Objective:
Please quote every line word for word.
╭──
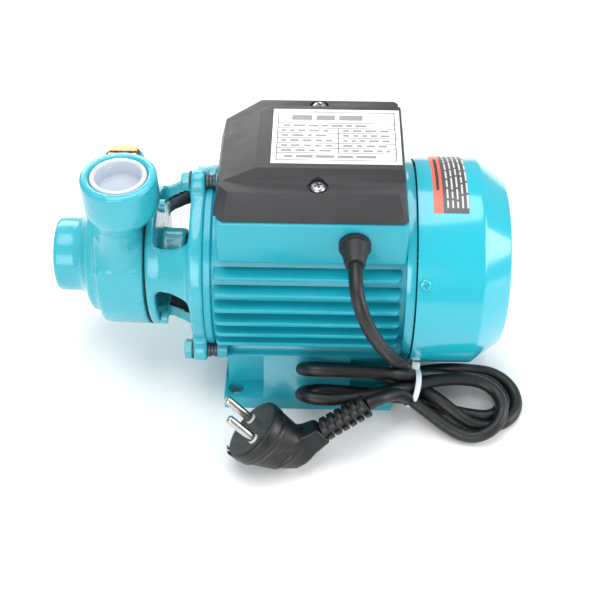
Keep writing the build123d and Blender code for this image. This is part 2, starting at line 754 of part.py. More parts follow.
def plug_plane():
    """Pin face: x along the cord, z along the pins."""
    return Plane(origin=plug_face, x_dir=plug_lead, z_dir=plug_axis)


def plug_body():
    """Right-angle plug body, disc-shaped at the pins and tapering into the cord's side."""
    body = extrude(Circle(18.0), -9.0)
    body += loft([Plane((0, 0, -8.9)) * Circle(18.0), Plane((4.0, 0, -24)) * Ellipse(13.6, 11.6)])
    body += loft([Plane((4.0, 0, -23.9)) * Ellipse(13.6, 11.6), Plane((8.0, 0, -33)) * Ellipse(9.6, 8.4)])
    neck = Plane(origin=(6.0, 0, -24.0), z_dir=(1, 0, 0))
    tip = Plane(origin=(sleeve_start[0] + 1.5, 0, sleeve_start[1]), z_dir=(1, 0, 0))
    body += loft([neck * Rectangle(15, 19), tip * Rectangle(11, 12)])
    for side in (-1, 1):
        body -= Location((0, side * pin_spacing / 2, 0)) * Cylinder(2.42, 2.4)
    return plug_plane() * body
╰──
Response to this exercise:
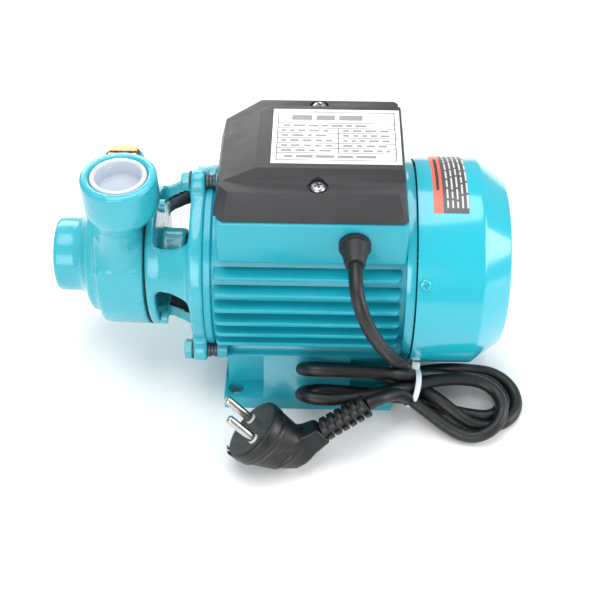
Keep writing the build123d and Blender code for this image. This is part 2, starting at line 754 of part.py. More parts follow.
def plug_plane():
    """Pin face: x along the cord, z along the pins."""
    return Plane(origin=plug_face, x_dir=plug_lead, z_dir=plug_axis)


def plug_body():
    """Right-angle plug body, disc-shaped at the pins and tapering into the cord's side."""
    body = extrude(Circle(18.0), -9.0)
    body += loft([Plane((0, 0, -8.9)) * Circle(18.0), Plane((4.0, 0, -24)) * Ellipse(13.6, 11.6)])
    body += loft([Plane((4.0, 0, -23.9)) * Ellipse(13.6, 11.6), Plane((8.0, 0, -33)) * Ellipse(9.6, 8.4)])
    neck = Plane(origin=(6.0, 0, -24.0), z_dir=(1, 0, 0))
    tip = Plane(origin=(sleeve_start[0] + 1.5, 0, sleeve_start[1]), z_dir=(1, 0, 0))
    body += loft([neck * Rectangle(15, 19), tip * Rectangle(11, 12)])
    for side in (-1, 1):
        body -= Location((0, side * pin_spacing / 2, 0)) * Cylinder(2.42, 2.4)
    return plug_plane() * body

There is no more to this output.